◆ Exercise objective ◆
Reproduce the material exactly, omitting nothing.

◆ Collected material ◆
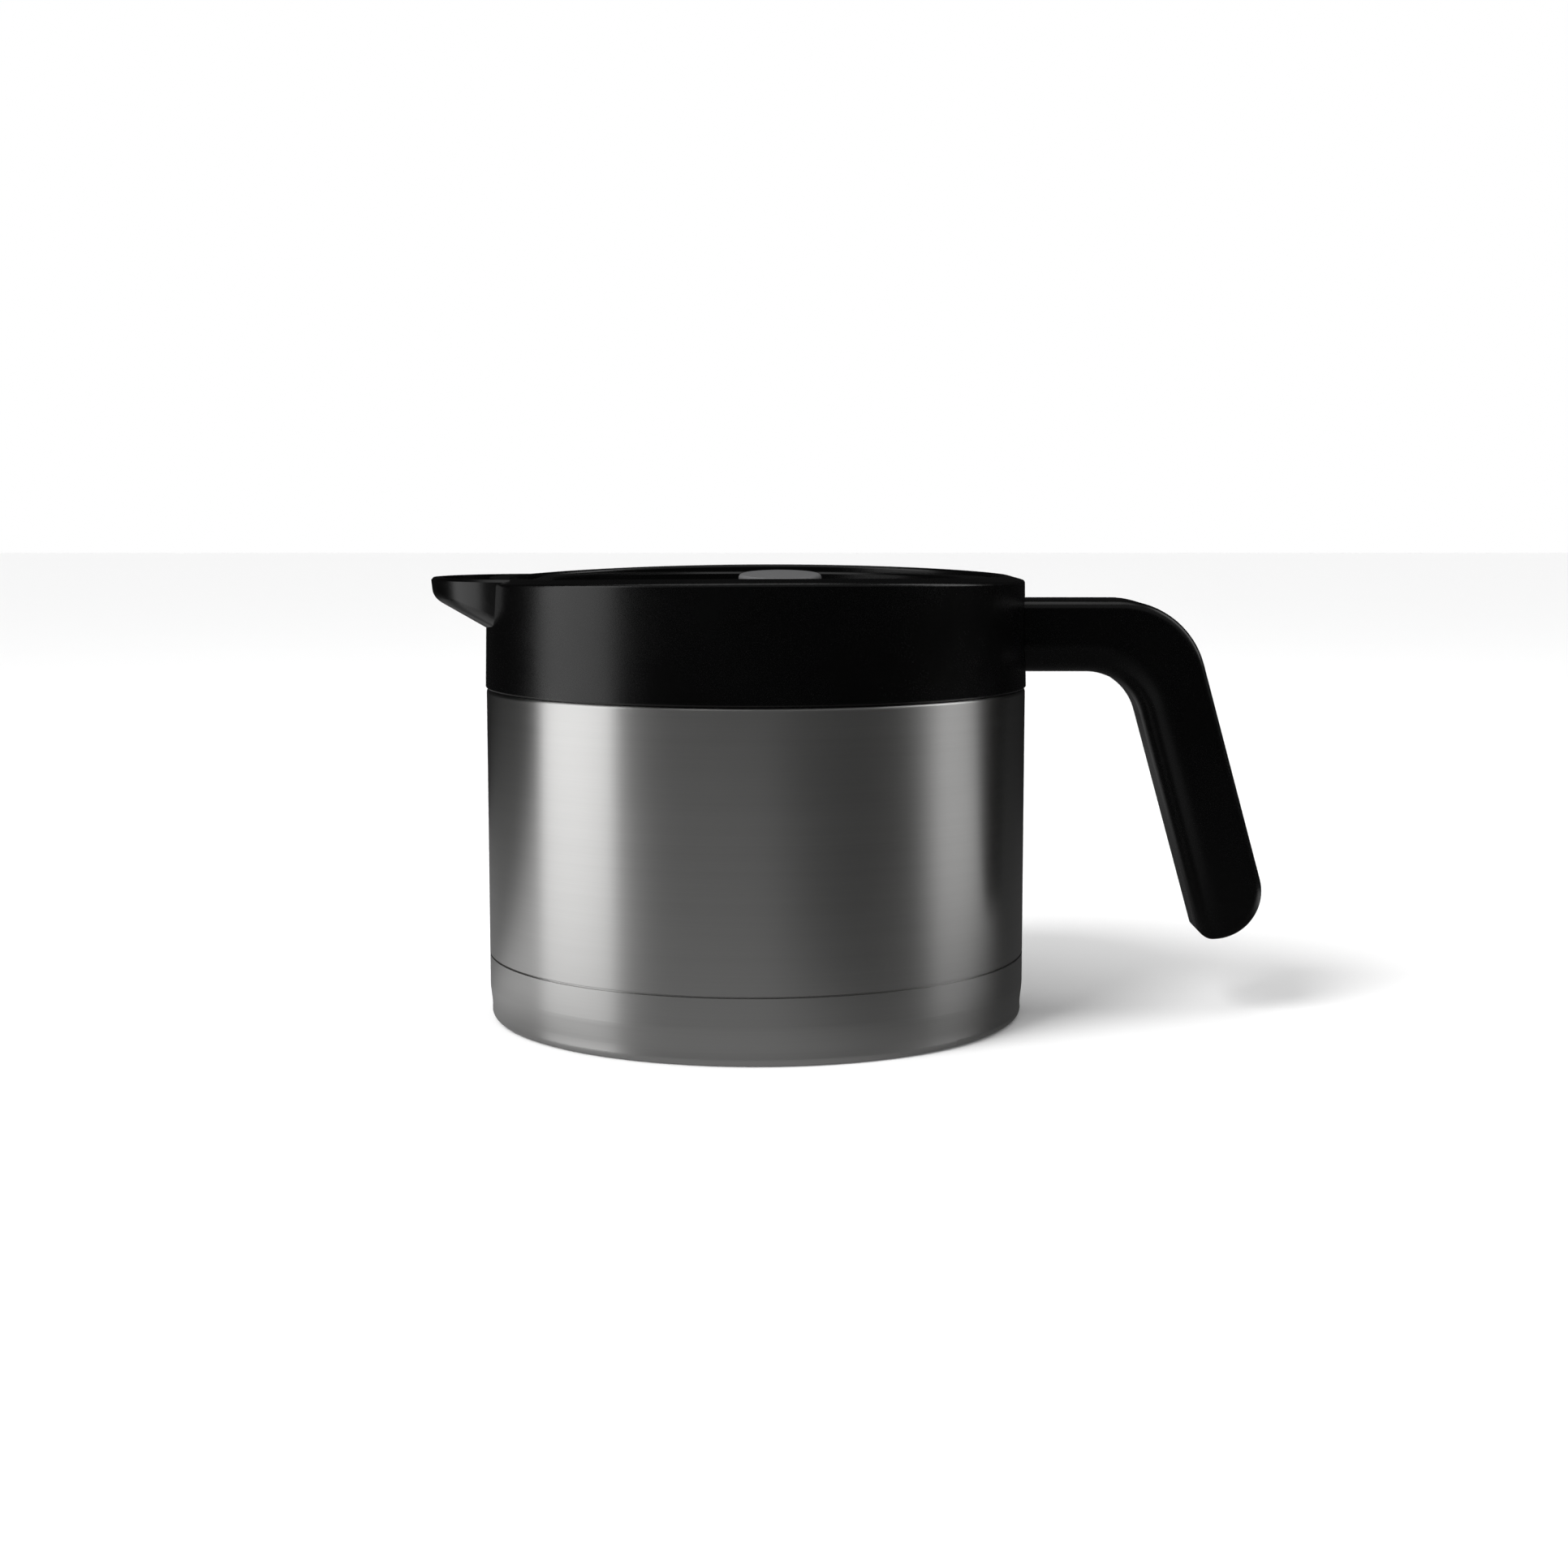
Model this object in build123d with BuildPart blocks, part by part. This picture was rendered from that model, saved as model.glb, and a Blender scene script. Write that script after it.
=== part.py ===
from build123d import *
import itertools
import math
import os

# A vacuum carafe for drip coffee. The origin is on the body's axis, on the surface it stands on.
# +X points at the handle, -X at the spout and +Z up. All sizes are in millimetres.
os.makedirs("parts", exist_ok=True)

# Steel body
body_radius = 74.9
shell_wall = 0.6
seam_height = 18.2
seam_gap = 0.5
seam_overlap = 5.0
seam_rounding = 0.15
joggle_fit = 0.05
shoulder_height = 91.8
shoulder_rounding = 0.8
shoulder_step = 3.6
neck_length = 11.2
lip_overhang = 0.9
lip_wall = 0.5

# Inner vessel
vacuum_gap = 4.4
vessel_wall = 0.5
vessel_floor_height = 13.0
vessel_floor_rounding = 12.0
vessel_shoulder_drop = 1.8
vessel_neck_rounding = 2.5
mouth_step = 6.3
foil_wall = 0.2
foil_height = 60.0
foil_start_height = 27.0

# Base cup, its foot pad and the vacuum's closure
cup_lift = 0.3
cup_taper_height = 10.0
cup_taper = 0.5
cup_corner_height = 2.3
cup_corner_depth = 2.3
pad_inset = 11.4
pad_height = 2.2
pad_side_gap = 0.5
pad_rounding = 0.6
pad_grooves = 4
pad_groove_pitch = 12.0
pad_groove_width = 1.6
pad_groove_depth = 0.5
closure_gap = 2.2
closure_wall = 0.8
closure_rim_height = 4.0
closure_rounding = 1.7
seal_off_radius = 4.0
seal_off_height = 1.2
seal_off_rounding = 0.8
getter_radius = 6.0
getter_height = 1.5
getter_chamfer = 0.4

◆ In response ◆
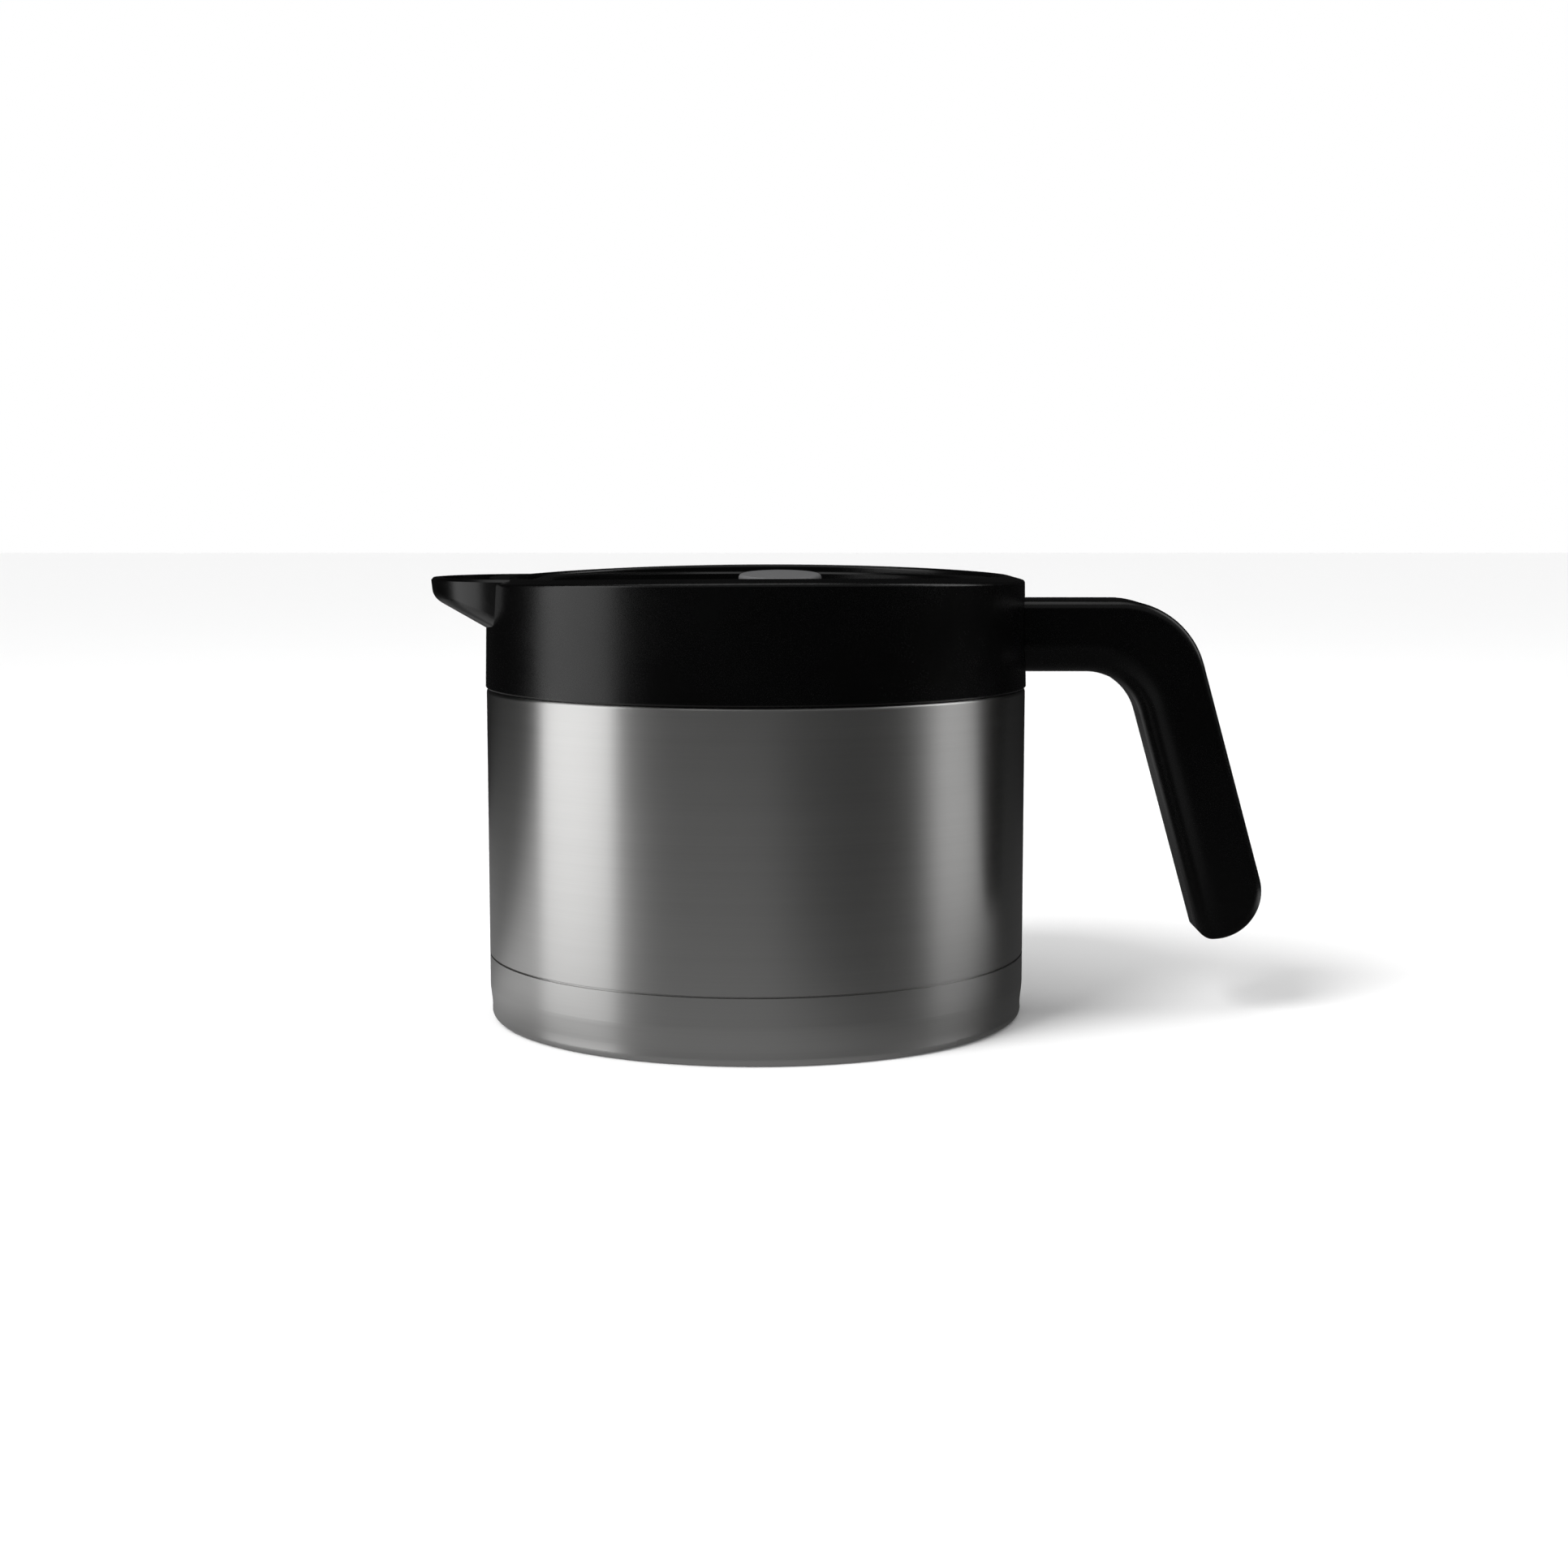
Model this object in build123d with BuildPart blocks, part by part. This picture was rendered from that model, saved as model.glb, and a Blender scene script. Write that script after it.
=== part.py ===
from build123d import *
import itertools
import math
import os

# A vacuum carafe for drip coffee. The origin is on the body's axis, on the surface it stands on.
# +X points at the handle, -X at the spout and +Z up. All sizes are in millimetres.
os.makedirs("parts", exist_ok=True)

# Steel body
body_radius = 74.9
shell_wall = 0.6
seam_height = 18.2
seam_gap = 0.5
seam_overlap = 5.0
seam_rounding = 0.15
joggle_fit = 0.05
shoulder_height = 91.8
shoulder_rounding = 0.8
shoulder_step = 3.6
neck_length = 11.2
lip_overhang = 0.9
lip_wall = 0.5

# Inner vessel
vacuum_gap = 4.4
vessel_wall = 0.5
vessel_floor_height = 13.0
vessel_floor_rounding = 12.0
vessel_shoulder_drop = 1.8
vessel_neck_rounding = 2.5
mouth_step = 6.3
foil_wall = 0.2
foil_height = 60.0
foil_start_height = 27.0

# Base cup, its foot pad and the vacuum's closure
cup_lift = 0.3
cup_taper_height = 10.0
cup_taper = 0.5
cup_corner_height = 2.3
cup_corner_depth = 2.3
pad_inset = 11.4
pad_height = 2.2
pad_side_gap = 0.5
pad_rounding = 0.6
pad_grooves = 4
pad_groove_pitch = 12.0
pad_groove_width = 1.6
pad_groove_depth = 0.5
closure_gap = 2.2
closure_wall = 0.8
closure_rim_height = 4.0
closure_rounding = 1.7
seal_off_radius = 4.0
seal_off_height = 1.2
seal_off_rounding = 0.8
getter_radius = 6.0
getter_height = 1.5
getter_chamfer = 0.4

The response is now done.